Trying to be careful with index manipulations, the algorithm can be implemented as below:

val sliding_associative: 'a array -> ('a -> 'a -> 'a) -> int -> 'a array

let sliding_associative a f k =
  if k <= 0 then invalid_arg "sliding_associative";
  let n = Array.length a in
  if n < k then [||]
  else if k = 1 then a
  else if k = 2 then Array.init (n - 1) (fun i -> f a.(i) a.(i + 1))
    let r = Array.make (n - k + 1) a.(0) in
    let b = Array.make (k - 2) a.(0) in
    begin try
      for row = 0 to (n - k) / (k + 1) do
        let ofs = row * (k + 1) in
        let ofs_k = ofs + k in

        b.(k - 3) <- f a.(ofs_k - 2) a.(ofs_k - 1);
        for i = k - 4 downto 0 do
          b.(i) <- f a.(ofs + i + 1) b.(i + 1)
        r.(ofs) <- f a.(ofs) b.(0);
        if ofs_k < n then begin
          let acc = ref a.(ofs + k) in
          for i = 1 to k - 2 do
            r.(ofs + i) <- f b.(i - 1) !acc;
            if ofs_k + i = n then raise_notrace Exit;
            acc := f !acc a.(ofs_k + i)
          r.(ofs_k - 1) <- f a.(ofs_k - 1) !acc;
          if ofs_k + k - 1 < n then r.(ofs_k) <- f !acc a.(ofs_k + k - 1);
    with Exit -> ()


Is this algorithm optimal, in the sense that it requires the smallest possible number of applications of the binary $\max$ operator? I don’t know!
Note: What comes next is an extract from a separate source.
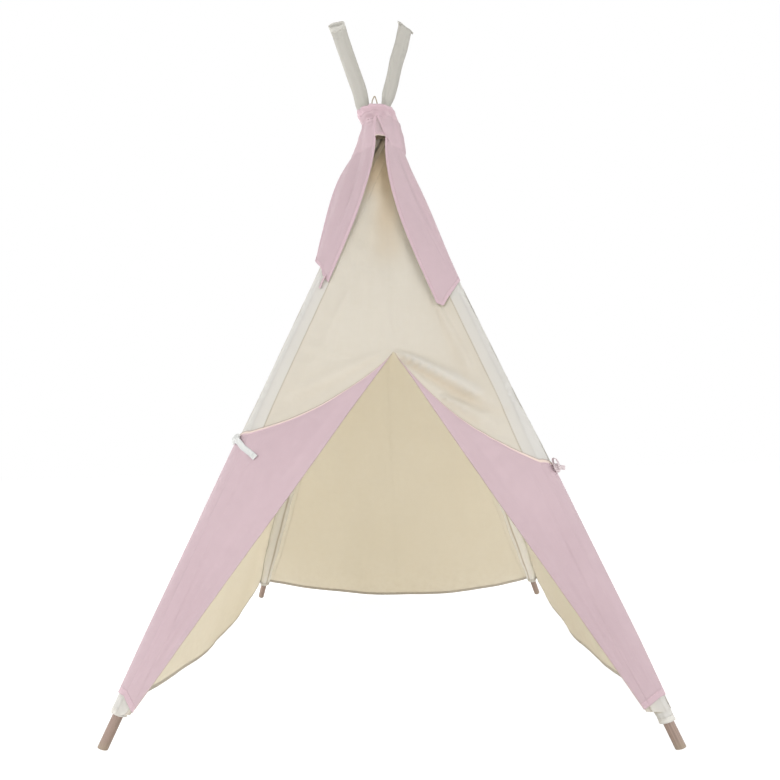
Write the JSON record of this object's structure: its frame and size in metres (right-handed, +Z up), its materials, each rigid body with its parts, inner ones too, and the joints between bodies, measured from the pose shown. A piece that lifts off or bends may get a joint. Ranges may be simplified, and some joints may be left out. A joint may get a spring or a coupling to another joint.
{
  "type": "children's teepee tent",
  "caption": "Children's canvas teepee on crossed wooden poles, with tied-back door flaps, a fabric cap at the crossing and a frame that folds shut.",
  "frame": {"origin": "on the floor, straight under the crossing of the poles, in the middle of the four feet", "axes": "+Z up, +Y to the back, the doorway faces -Y, +X to the right of someone facing the doorway"},
  "size_m": [1.038, 1.038, 1.6234],
  "materials": {
    "pole_wood": "sanded, unvarnished",
    "joiner_steel": "plain",
    "sleeve_canvas": "plain-woven cotton",
    "cream_canvas": "plain-woven cotton",
    "pink_canvas": "plain-woven cotton",
    "tie_ribbon": "narrow woven tape",
    "lashing_cord": "twisted cotton cord"
  },
  "bodies": {
    "crown": {"apex_cap": "pink_canvas", "pole_lashing": "lashing_cord", "front_panel": "cream_canvas", "left_panel": "cream_canvas", "right_panel": "cream_canvas", "back_panel": "cream_canvas"},
    "leg_front_left": {"front_left_pole_lower": "pole_wood", "front_left_pole_upper": "pole_wood", "front_left_joiner": "joiner_steel", "front_left_sleeve": "sleeve_canvas", "cap_tail_left": "pink_canvas", "tail_tie_left": "pink_canvas", "tie_ribbon_left": "tie_ribbon"},
    "leg_front_right": {"front_right_pole_lower": "pole_wood", "front_right_pole_upper": "pole_wood", "front_right_joiner": "joiner_steel", "front_right_sleeve": "sleeve_canvas", "cap_tail_right": "pink_canvas", "tie_bow_right": "tie_ribbon"},
    "leg_back_left": {"back_left_pole_lower": "pole_wood", "back_left_pole_upper": "pole_wood", "back_left_joiner": "joiner_steel", "back_left_sleeve": "sleeve_canvas"},
    "leg_back_right": {"back_right_pole_lower": "pole_wood", "back_right_pole_upper": "pole_wood", "back_right_joiner": "joiner_steel", "back_right_sleeve": "sleeve_canvas"},
    "door_flap_left": {"door_flap_left": "pink_canvas"},
    "door_flap_right": {"door_flap_right": "pink_canvas"}
  },
  "joints": [
    {"name": "fold_front_left", "type": "hinge", "parent": "crown", "child": "leg_front_left", "pos_m": [0.01238, -0.01238, 1.37044], "axis": [0.6897, -0.7241, 0], "range_deg": [0, 22], "deforming": ["front_panel", "left_panel", "right_panel", "back_panel", "apex_cap", "cap_tail_left", "cap_tail_right"]},
    {"name": "fold_front_right", "type": "hinge", "parent": "crown", "child": "leg_front_right", "pos_m": [0.01238, 0.01238, 1.37044], "axis": [0.7241, 0.6897, 0], "range_deg": [0, 22]},
    {"name": "fold_back_left", "type": "hinge", "parent": "crown", "child": "leg_back_left", "pos_m": [-0.01238, -0.01238, 1.37044], "axis": [-0.7241, -0.6897, 0], "range_deg": [0, 22]},
    {"name": "fold_back_right", "type": "hinge", "parent": "crown", "child": "leg_back_right", "pos_m": [-0.01238, 0.01238, 1.37044], "axis": [-0.6897, 0.7241, 0], "range_deg": [0, 22]},
    {"name": "swing_flap_left", "type": "hinge", "parent": "leg_front_left", "child": "door_flap_left", "pos_m": [0.01989, -0.24325, 0.75094], "axis": [0.5462, 0.3003, 0.782], "range_deg": [0, 165], "deforming": ["door_flap_left"]},
    {"name": "swing_flap_right", "type": "hinge", "parent": "leg_front_right", "child": "door_flap_right", "pos_m": [0.02909, -0.24339, 0.75111], "axis": [0.5021, -0.3091, -0.8077], "range_deg": [0, 165], "deforming": ["door_flap_right"]}
  ],
  "couplings": [
    {"joint": "fold_front_right", "follows": "fold_front_left", "ratio": 1},
    {"joint": "fold_back_left", "follows": "fold_front_left", "ratio": 1},
    {"joint": "fold_back_right", "follows": "fold_front_left", "ratio": 1}
  ]
}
I’ve tried to find empirical optimal solutions, applying some restrictions to which solutions are considered.

Namely, let’s consider computation graphs where each intermediate result represents the $\max$ of a consecutive segment $x_i,\ldots,x_j$ ($i < j$). This excludes computing e.g. $[x_1 x_3]$. If we look at all intermediate results, i.e. all such segments $x_i,\ldots,x_j$ involved in the computation, a graph can be represented by a set $X$ of pairs $(i,j)$ with $0 \le i < j < n$, with the property that for any $(i,j) \in X$ there exists some $i \le l < j$ such that: (i) either $l=i$ or $(i,l) \in X$, and (ii) either $l+1=j$ or $(l+1,j) \in X$. This property means that any intermediate result $\max(x_i,\ldots,x_j)$ is obtained by splitting the segment into two sub-segments (possibly reduced to a single $x_i$), whose $\max$ has also been computed. This excludes relying on the idempotence of $\max$ to compute e.g. $\max(x_1,x_2,x_3,x_4,x_5)$ as $\max(\max(x_1,x_2,x_3),\max(x_3,x_4,x_5))$.
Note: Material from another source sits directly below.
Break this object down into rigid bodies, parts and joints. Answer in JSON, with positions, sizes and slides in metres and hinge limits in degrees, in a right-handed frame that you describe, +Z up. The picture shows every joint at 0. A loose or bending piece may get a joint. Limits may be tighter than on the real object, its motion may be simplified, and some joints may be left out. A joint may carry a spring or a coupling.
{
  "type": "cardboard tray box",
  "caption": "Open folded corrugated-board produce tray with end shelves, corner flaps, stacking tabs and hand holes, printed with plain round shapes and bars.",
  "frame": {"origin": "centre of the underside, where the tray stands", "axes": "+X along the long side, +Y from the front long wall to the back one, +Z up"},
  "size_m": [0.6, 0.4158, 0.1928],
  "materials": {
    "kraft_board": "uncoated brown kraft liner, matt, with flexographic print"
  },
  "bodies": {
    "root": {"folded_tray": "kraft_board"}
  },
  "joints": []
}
These restrictions correspond to the fact that the only property of the binary operator that we use is its associativity.
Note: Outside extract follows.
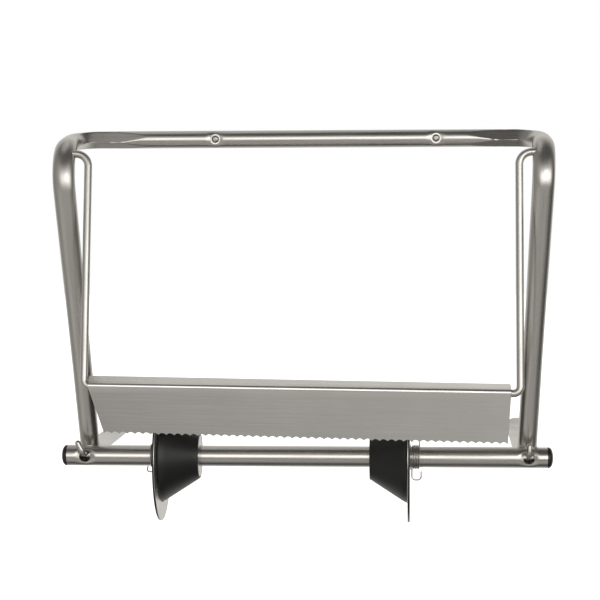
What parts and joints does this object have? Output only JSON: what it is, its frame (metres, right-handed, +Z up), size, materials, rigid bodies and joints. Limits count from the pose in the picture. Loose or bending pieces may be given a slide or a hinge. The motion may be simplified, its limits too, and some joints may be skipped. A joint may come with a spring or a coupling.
{
  "type": "cling film dispenser",
  "caption": "Bent tube stand that holds a film roll on a bar between sliding core cones, with a serrated blade on a swinging wire bail.",
  "frame": {"origin": "middle of the roll bar's axis, in the plane of the feet's undersides", "axes": "+X along the roll bar to the right as seen from the front, +Y back over the feet, +Z up"},
  "size_m": [0.522, 0.3814, 0.4147],
  "materials": {
    "tube_steel": "brushed along the tube",
    "wire_steel": "drawn wire, satin",
    "blade_steel": "brushed along the blade",
    "disc_steel": "satin",
    "screw_steel": "bright",
    "cone_plastic": "black, semi-matt",
    "cap_plastic": "black, fine grain"
  },
  "bodies": {
    "frame": {"frame_tube": "tube_steel", "mount_screw_left": "screw_steel", "mount_screw_right": "screw_steel", "roll_bar": "tube_steel", "end_cap_left": "cap_plastic", "end_cap_right": "cap_plastic", "bar_hook_left": "wire_steel", "bar_hook_right": "wire_steel"},
    "cutter": {"blade_bail": "wire_steel", "blade": "blade_steel"},
    "left_clip": {"spring_clip_left": "wire_steel"},
    "left_cone": {"cone_left": "cone_plastic", "flange_disc_left": "disc_steel", "cone_end_ring_left": "disc_steel", "cone_sleeve_left": "disc_steel", "outer_washer_left": "disc_steel"},
    "right_clip": {"spring_clip_right": "wire_steel"},
    "right_cone": {"cone_right": "cone_plastic", "flange_disc_right": "disc_steel", "cone_end_ring_right": "disc_steel", "cone_sleeve_right": "disc_steel", "outer_washer_right": "disc_steel"}
  },
  "joints": [
    {"name": "blade_swing", "type": "hinge", "parent": "frame", "child": "cutter", "pos_m": [0, -0.049, 0.3195], "axis": [-1, 0, 0], "range_deg": [0, 100]},
    {"name": "left_clip_slide", "type": "slide", "parent": "frame", "child": "left_clip", "axis": [1, 0, 0], "range_m": [-0.045, 0.1]},
    {"name": "left_cone_spin", "type": "hinge", "parent": "left_clip", "child": "left_cone", "pos_m": [-0.1525, 0, 0], "axis": [1, 0, 0], "continuous": true},
    {"name": "right_clip_slide", "type": "slide", "parent": "frame", "child": "right_clip", "axis": [1, 0, 0], "range_m": [-0.06, 0.09]},
    {"name": "right_cone_spin", "type": "hinge", "parent": "right_clip", "child": "right_cone", "pos_m": [0.108, 0, 0], "axis": [1, 0, 0], "continuous": true}
  ]
}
Moreover, we require that all pairs $(i, i+k-1)$ for $0 \le i \le n-k$ are in $X$, i.e. the graph actually computes the required outputs.

It’s rather straightforward to implement a brute-force search of such set $X$ with minimal size. For $k=4$ and $k=5$, I’ve confirmed that we get the same result as the algorithm presented above for all $n \le 18$; and also for $k=6$ for all $n \le 16$; for $k=7$ for all $n \le 15$.

I haven’t tried to prove that the algorithm is indeed optimal, at least with the restrictions above. I’d be interested to hear if somebody gives it a try, or find better solutions lifting the restrictions. Also, I’d be surprised if the algorithm wasn’t already known in some form or another. Let me know if you had already heard about it!


The curious reader might be interested to know how we got interested with this problem at LexiFi. As you might know, our software allows modelling and pricing ad hoc financial products. A few weeks ago, we have been submitted a product with a rather complex definition, involving computing on a daily basis the $\max$ of some quoted underlying over the last 60 market observations (and then doing some more complex crazy stuff over this series). Pricing such product involves “running” this payoff formula many thousands of times over different simulated market trajectories (a.k.a. a Monte Carlo simulation), and it is thus of paramount importance that the code to evaluate the payoff be as fast as possible. As a matter of fact, we compile (just-in-time) our internal payoff description into some native code which we execute many times. For a product with such sliding-max feature, we could observe a 10 fold reduction in RAM usage for the internal product representation, and a similar gain in terms of pricing code generation and execution time

It is rather common that changing how a given product is represented can impact significantly the performance of our software, but it is very infrequent that we need to resort to such a non-trivial technique (albeit quite simple once you know about it!).

Another algorithm

Googling for “sliding window maximum algorithm”, one can find another efficient and very different algorithm, which consists in using a “deque” data structure to keep track, while “sliding the k-window” over the initial sequence, of at most $k$ elements from the current window in decreasing order. When the window moves to the next position, the new element is inserted in the data structure, removing all elements which are smaller than it from the deque (they are found at the beginning) and also the element which just moved out of the window. See e.g. this website or this one. This algorithm uses a similar number of operations, but a more advanced data structure, which cannot be expressed as a simple static computation graph (the counting of operations relies on an amortized analysis: each element is inserted and removed at most once from the deque, but when a new element is added, the number of elements dropped from the deque can be as large as $k$). Moreover, it does not seem that this algorithm extends to arbitrary associative operators.